On July 11, 2014, in order to encourage this private holder to convert the note to equity, DGLY announced a voluntary agreement to lower the conversion price of shares issued in March from $8.55 to $6.25 for a period from July 11-14, 2014. The convertible note holds a maturity date of March 24, 2016, so it is our opinion DGLY is taking advantage of the recent rise in its stock price to meet its upcoming debt obligation at the expense of current shareholders. On July 17, 2014, DGLY filed an 8-K stating that the holder converted $1,777,777.76 principal amount and $2,963.04 accrued interest on the Note into 284,928 shares of common stock of the Company and the Conversion Price returned to $8.55 per share.

The S-3 also states, "Our articles of incorporation authorize the issuance of 9,375,000 shares of our common stock. The common stock can be issued by our board of directors without stockholder approval. In addition, we are anticipating seeking approval from our shareholders at our next annual meeting for an amendment to our Articles of Incorporation in order to increase the number of shares of common stock available for issuance and to approve the authorization of blank check preferred stock. Any future issuances of equity would further dilute the percentage ownership of us held by our public shareholders."

From this, one could deduce the company is expecting that it may need to heavily dilute shareholders in the future, a move that would put downward pressure on the stock price.

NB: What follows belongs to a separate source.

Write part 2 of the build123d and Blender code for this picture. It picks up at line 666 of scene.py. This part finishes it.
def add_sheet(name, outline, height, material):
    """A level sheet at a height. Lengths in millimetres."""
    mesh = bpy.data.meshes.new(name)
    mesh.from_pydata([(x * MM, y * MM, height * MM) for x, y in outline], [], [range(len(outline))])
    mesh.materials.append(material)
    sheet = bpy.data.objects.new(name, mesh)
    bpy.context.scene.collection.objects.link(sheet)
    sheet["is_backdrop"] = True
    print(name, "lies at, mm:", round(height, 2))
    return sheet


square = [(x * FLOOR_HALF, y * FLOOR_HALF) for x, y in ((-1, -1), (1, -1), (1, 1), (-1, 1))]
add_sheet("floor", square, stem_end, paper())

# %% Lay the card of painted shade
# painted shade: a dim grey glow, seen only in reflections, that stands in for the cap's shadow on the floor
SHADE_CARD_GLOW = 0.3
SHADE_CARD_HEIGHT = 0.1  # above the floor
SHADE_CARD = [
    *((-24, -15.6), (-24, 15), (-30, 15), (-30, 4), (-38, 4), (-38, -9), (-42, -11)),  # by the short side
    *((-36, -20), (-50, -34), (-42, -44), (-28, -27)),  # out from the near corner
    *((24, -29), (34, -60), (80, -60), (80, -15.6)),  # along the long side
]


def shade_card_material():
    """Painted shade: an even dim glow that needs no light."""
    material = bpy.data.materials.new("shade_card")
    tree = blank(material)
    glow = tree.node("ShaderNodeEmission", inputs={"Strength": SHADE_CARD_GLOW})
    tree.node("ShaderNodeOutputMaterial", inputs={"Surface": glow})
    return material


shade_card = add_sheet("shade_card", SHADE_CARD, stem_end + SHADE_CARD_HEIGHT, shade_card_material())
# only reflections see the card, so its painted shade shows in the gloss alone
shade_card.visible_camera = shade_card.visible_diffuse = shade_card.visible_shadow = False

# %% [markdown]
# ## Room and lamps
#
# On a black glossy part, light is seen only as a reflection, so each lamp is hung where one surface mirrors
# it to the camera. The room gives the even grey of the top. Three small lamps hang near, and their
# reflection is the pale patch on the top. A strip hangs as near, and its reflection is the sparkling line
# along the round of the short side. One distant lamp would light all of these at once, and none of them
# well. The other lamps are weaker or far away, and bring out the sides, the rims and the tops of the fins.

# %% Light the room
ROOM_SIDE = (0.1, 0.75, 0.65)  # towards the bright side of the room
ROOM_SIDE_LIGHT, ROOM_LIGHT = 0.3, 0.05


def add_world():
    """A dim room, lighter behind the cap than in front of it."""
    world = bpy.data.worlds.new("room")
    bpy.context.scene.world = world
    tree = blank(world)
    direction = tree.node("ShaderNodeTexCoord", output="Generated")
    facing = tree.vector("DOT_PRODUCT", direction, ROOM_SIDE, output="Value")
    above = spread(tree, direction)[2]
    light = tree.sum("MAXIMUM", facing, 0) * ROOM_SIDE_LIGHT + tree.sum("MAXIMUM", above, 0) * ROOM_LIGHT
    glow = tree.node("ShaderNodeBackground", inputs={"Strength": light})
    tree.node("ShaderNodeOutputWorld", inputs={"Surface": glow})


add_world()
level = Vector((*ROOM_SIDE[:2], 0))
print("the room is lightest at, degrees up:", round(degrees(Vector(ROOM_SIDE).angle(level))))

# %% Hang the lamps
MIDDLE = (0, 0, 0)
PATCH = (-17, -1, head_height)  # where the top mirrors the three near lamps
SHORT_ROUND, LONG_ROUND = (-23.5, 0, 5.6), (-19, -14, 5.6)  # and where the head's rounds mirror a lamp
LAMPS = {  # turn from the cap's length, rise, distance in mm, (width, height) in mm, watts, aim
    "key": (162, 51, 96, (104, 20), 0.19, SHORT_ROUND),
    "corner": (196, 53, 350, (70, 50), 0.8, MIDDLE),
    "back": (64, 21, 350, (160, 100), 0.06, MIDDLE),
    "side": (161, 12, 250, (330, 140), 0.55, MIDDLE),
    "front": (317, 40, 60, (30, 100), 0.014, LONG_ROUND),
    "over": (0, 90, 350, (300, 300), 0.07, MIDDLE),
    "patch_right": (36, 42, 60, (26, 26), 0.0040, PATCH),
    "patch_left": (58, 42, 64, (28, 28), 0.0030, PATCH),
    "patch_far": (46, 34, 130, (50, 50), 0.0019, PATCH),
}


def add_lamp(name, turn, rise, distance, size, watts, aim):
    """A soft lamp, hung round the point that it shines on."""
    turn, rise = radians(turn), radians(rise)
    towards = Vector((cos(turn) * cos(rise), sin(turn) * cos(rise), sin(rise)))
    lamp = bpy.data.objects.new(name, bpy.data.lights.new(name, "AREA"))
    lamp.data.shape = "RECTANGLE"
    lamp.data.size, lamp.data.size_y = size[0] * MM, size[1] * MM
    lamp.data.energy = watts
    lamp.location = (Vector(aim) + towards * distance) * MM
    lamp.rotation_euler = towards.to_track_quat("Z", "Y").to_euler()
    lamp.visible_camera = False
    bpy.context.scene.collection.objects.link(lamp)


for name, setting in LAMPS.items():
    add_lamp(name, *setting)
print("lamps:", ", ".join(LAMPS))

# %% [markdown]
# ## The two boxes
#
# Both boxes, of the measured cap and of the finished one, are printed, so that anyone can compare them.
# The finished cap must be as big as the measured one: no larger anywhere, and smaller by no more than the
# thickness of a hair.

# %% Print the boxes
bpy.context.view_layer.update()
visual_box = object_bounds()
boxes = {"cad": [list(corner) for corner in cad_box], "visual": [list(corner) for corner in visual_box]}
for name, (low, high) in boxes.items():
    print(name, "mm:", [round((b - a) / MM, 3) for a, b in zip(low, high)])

In 2011, DGLY borrowed $2.5 million under an agreement that requires monthly interest-only payments until the maturity date in May 2015. The company's most recent S-3 states, "We have no revolving credit facility to fund our operating needs should it become necessary. It will be difficult to obtain an institutional line of credit facility given our recent operating losses, the current banking environment and the existence of the Convertible Note, which may adversely affect our ability to finance our business, grow or be profitable. Further, even if we could obtain a new credit facility, in all likelihood would may not be on terms favorable to us." In the latest 10-Q, DGLY reported a cash balance of $676,634 but had burned more than $1.35 million in cash during 2014 for operating activities. This is why the company needed to issue the convertible note and warrant to raise $2 million. Otherwise, DGLY would have been out of cash. With the $2.34 million of the borrowed $2.5 million still due in May 2015 under terms of the 2011 loan, DGLY, in our opinion, will have no choice but to continue to dilute shareholders in the near future in order to continue operating. DGLY currently has 2.47 million shares outstanding.

DGLY's largest shareholder sold most of his position, at around $7.50, on July 11 and recently filed a lawsuit against members of the Board for breach of fiduciary duties to the company and its stockholders.

On July 11, 2014, Stephan Gans disposed 381,087 shares of DGLY in the open market at an average sale price of $7.5079. Previously, he had been DGLY's largest shareholder, with around 17-percent ownership. On June 4, 2014, Gans urged shareholders to vote against the 807-percent increase in the company's authorized shares and the creation of a class of blank-check preferred stock which has the potential to be highly dilutive for the current shareholders. He also filed a stockholder-derivative lawsuit against the other members of the Board for breach of fiduciary duties to the company and its stockholders. The alleged breach was connected to the convertible-debt transaction and failure to provide information regarding allocation of resources between the company and Infinity Energy Resources, Inc.

Last week, DGLY announced a significant decrease in revenue and earnings after the company failed to receive any significant orders from state police or other potential customers

On Aug. 13, 2014, DGLY announced a 32-percent decrease in revenues with a net loss of $988,089 ($0.43 per share) during the second quarter. Management said, "We had no single order or shipment in excess of $100,000," a fact which suggests the new product offerings are failing to be adopted by state police or other potential customers.

For the past five years, DGLY has been unable to generate earnings leading to an accumulated deficit of $17.6 million, which is more than the company's current, inflated market cap.

DGLY continues to lose money year after year. This has led to an accumulated deficit of $17.6 million, which is more than the company's current inflated market cap. In addition, revenues continue to decline as DGLY's competitors continue to dominate.

Conclusion

Investors in DGLY should take advantage of this unwarranted increase and sell shares before more dilution comes. The company continues to lose money year after year and has an accumulated deficit greater than its current, inflated market cap. Stephan Gans sold most of his position, and you should too. 3D Analytics believes the stock is likely to fall back to $3 in the coming days, a result of the hype wearing off and investors realizing that revenues are on a sharp decline and that the company needs to raise cash in the near future.

Disclosure: The author is short DGLY.

The author wrote this article themselves, and it expresses their own opinions. The author is not receiving compensation for it. The author has no business relationship with any company whose stock is mentioned in this article.